The European Central Bank (ECB) would gain more autonomy under new proposals on how to improve bank capital rules.

Experts have started coalescing around the idea that bank capital buffers are not working like they should. 

Lenders had enough resources to withstand the initial shock of the Covid-19 pandemic, thanks to the design of the Basel III framework.

But alarm bells started ringing when supervisors realised they might struggle to convince banks to run down their capital ratios to make more loans to struggling borrowers.

Part of the problem is that financial institutions don’t want to come into conflict with hard and fast rules preventing them from making distributions to their investors.

If they were to eat through certain buffers over their minimum requirements, they would be forced by law to calculate their maximum distributable amounts (MDAs). 

This could lead to the cancellation of additional tier one (AT1) coupons, as well as restrictions around the payment of employee compensation and shareholder dividends. 

These sorts of perverse incentives, encountered in the wake of the coronavirus pandemic, are likely to lead to a redesign of the post-crisis rules on bank capital. 

Within the EU, two solutions have already gained prominence.

The first considers a move away from a system where an MDA breach results in automatic consequences for banks, towards a more case-by-case approach. 

And the second, which could work in tandem with the first, suggests placing more emphasis on targets like the countercyclical capital buffer (CCyB), which can be easily released in times of stress. 

Clearly, there is a focus on flexibility in each of these proposals, which normally points towards more discretionary powers being given over to supervisory authorities. 

Indeed, the ECB looks as though it could emerge as the big winner from any reworking of capital buffers in the EU. 

Moving away from a rigid set of MDA rules would almost certainly mean letting the Single Supervisory Mechanism (SSM), the framework which grants the ECB licensing powers over banks, decide what happens in the event of a trigger breach. 

And it is hard to imagine how there could be a greater role for CCyBs without the ECB taking on more responsibility for setting the requirements. 

At the moment, national competent authorities are in charge of moving CCyBs up and down. But the system has already encountered problems, as José Manuel Campa, chairperson of the European Banking Authority, explained in a speech on Monday. 

Going into the Covid-19 crisis, only a handful of member states had already asked banks to build up their countercyclical capital reserves.

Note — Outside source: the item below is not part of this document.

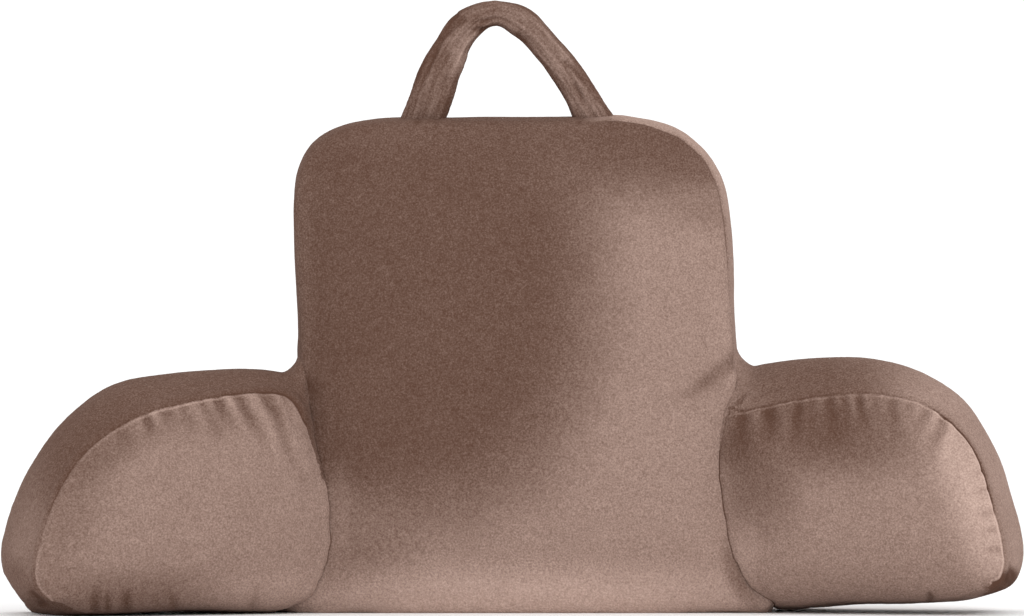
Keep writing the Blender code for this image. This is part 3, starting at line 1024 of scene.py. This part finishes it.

“The question is whether we should also harmonise the way these buffers are deployed,” Campa said. 

It is perhaps to the SSM’s credit that investors appear to like the idea of giving it more discretion over the rules.

They seem to be less concerned about how the ECB will make decisions and more concerned about falling foul of some kind of mishap resulting from the strict application of an overly complex rulebook. 

As one portfolio manager put it: “We don’t need a ‘quick fix’. We don’t need a Basel V. What we need is a more flexible capital stack.”